§ Problem to solve:
Look through the entries below and extract exactly the lines from the one containing "in imported if" through the one containing "from the packed", ends included.

§ Records shown:
******************************

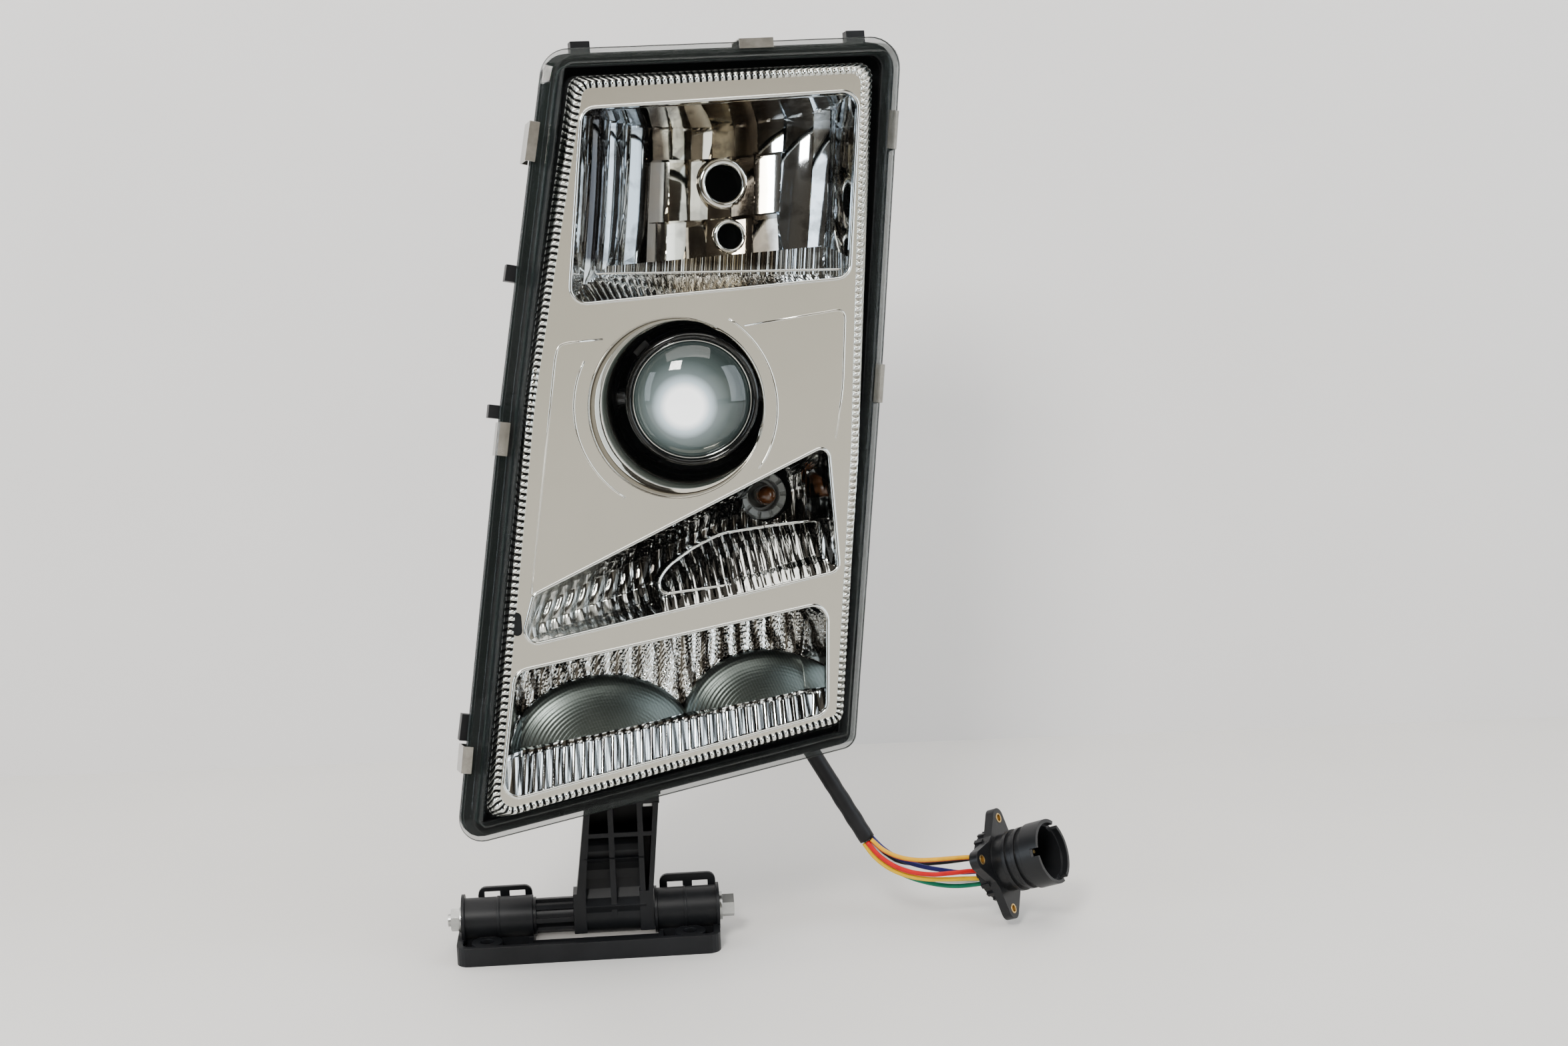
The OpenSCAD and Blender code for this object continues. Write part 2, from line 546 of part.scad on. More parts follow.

******************************

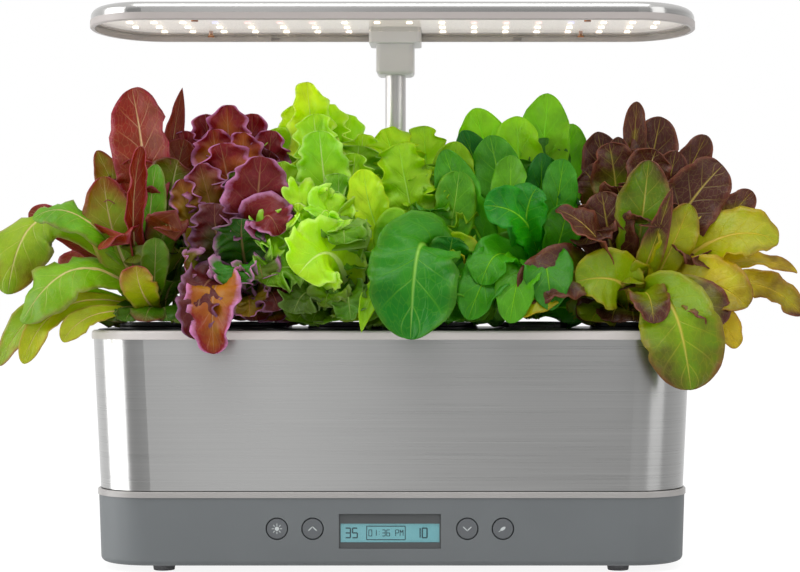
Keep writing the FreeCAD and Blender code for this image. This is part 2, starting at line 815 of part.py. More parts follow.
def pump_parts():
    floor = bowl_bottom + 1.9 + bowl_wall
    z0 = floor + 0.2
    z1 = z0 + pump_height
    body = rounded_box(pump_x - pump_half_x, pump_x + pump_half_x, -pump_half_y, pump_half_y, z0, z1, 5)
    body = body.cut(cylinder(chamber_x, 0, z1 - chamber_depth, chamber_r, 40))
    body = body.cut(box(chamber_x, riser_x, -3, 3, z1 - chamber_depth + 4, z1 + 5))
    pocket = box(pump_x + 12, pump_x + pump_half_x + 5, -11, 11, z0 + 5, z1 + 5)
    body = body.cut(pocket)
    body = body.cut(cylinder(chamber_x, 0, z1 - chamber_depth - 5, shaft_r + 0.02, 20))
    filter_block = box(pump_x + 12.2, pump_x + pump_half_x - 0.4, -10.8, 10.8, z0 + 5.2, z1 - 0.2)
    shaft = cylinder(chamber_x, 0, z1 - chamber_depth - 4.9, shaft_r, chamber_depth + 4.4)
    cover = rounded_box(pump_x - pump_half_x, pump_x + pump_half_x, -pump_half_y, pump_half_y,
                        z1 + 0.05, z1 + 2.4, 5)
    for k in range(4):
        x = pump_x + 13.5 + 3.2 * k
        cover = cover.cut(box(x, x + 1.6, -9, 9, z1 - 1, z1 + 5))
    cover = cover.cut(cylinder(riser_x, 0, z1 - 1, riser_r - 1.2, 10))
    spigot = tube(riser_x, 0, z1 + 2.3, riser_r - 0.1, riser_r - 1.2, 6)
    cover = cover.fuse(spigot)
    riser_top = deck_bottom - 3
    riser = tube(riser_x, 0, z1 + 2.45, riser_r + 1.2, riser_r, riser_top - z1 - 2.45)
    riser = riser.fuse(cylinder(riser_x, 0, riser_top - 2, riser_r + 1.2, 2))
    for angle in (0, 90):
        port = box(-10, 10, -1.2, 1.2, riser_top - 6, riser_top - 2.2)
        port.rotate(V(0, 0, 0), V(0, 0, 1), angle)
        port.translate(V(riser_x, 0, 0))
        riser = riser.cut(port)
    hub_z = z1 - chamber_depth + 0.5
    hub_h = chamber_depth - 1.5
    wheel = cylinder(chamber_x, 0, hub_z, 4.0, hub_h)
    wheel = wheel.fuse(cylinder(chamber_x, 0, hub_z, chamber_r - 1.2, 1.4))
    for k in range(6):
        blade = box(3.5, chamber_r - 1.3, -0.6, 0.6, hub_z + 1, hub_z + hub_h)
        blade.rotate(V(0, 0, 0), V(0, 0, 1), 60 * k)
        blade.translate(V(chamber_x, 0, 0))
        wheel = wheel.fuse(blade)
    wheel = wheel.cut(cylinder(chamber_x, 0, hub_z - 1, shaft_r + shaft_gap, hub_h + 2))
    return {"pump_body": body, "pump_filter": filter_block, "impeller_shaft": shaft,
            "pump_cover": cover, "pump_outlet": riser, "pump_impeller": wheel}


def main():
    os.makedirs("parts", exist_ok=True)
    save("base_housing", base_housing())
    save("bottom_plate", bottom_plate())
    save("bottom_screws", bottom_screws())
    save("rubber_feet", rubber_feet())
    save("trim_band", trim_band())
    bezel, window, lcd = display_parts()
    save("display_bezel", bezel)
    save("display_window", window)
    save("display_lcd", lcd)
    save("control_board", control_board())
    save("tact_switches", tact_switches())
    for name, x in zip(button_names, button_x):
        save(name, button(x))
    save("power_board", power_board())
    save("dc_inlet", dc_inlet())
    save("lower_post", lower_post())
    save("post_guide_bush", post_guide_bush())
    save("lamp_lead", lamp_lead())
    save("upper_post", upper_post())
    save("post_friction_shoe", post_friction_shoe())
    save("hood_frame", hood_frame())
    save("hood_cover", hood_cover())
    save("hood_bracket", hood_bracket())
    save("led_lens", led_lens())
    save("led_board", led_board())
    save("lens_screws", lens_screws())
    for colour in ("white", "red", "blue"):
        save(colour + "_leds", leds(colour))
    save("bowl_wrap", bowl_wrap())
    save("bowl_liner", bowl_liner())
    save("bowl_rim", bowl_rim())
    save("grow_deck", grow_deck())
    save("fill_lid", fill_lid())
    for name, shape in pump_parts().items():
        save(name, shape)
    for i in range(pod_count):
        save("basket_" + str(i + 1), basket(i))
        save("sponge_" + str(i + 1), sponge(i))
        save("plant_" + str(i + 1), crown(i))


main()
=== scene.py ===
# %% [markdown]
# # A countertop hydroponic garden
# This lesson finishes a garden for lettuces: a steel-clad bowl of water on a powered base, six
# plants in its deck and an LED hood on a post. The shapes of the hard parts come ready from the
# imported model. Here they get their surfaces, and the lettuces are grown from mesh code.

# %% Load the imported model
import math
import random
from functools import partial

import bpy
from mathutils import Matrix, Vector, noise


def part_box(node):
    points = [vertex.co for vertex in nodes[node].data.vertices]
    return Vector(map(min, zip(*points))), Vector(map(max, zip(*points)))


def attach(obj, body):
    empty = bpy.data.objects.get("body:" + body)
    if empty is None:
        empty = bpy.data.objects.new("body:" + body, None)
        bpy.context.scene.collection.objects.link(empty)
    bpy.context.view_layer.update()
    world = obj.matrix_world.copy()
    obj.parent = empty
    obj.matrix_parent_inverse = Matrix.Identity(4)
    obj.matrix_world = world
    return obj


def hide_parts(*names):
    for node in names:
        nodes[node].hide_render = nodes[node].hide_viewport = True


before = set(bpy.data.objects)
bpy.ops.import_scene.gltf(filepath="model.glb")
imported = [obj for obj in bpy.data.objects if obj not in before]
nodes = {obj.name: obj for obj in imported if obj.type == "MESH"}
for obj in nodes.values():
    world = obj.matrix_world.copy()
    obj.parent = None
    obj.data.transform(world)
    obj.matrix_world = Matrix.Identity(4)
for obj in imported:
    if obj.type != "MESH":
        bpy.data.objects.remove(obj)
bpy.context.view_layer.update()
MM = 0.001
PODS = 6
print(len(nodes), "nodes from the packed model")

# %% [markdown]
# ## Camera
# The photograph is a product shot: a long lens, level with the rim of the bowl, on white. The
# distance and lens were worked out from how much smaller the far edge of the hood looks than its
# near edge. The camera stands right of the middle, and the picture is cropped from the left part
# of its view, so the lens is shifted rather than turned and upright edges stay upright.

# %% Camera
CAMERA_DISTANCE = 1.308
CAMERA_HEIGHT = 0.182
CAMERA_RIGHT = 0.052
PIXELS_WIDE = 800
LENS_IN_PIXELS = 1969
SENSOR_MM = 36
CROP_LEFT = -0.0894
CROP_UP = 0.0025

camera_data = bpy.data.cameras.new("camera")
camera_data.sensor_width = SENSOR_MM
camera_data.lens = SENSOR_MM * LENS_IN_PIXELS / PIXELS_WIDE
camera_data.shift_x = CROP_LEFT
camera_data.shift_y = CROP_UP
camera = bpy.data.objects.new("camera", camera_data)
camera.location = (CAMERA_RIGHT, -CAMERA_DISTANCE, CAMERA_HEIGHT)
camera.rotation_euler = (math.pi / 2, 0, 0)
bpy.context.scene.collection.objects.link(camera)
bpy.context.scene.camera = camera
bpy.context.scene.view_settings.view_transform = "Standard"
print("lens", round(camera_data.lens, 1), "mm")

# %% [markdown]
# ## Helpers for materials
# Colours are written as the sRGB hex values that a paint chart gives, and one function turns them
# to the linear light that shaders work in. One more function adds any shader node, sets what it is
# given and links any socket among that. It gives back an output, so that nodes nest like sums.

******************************

§ The answer:
nodes = {obj.name: obj for obj in imported if obj.type == "MESH"}
for obj in nodes.values():
    world = obj.matrix_world.copy()
    obj.parent = None
    obj.data.transform(world)
    obj.matrix_world = Matrix.Identity(4)
for obj in imported:
    if obj.type != "MESH":
        bpy.data.objects.remove(obj)
bpy.context.view_layer.update()
MM = 0.001
PODS = 6
print(len(nodes), "nodes from the packed model")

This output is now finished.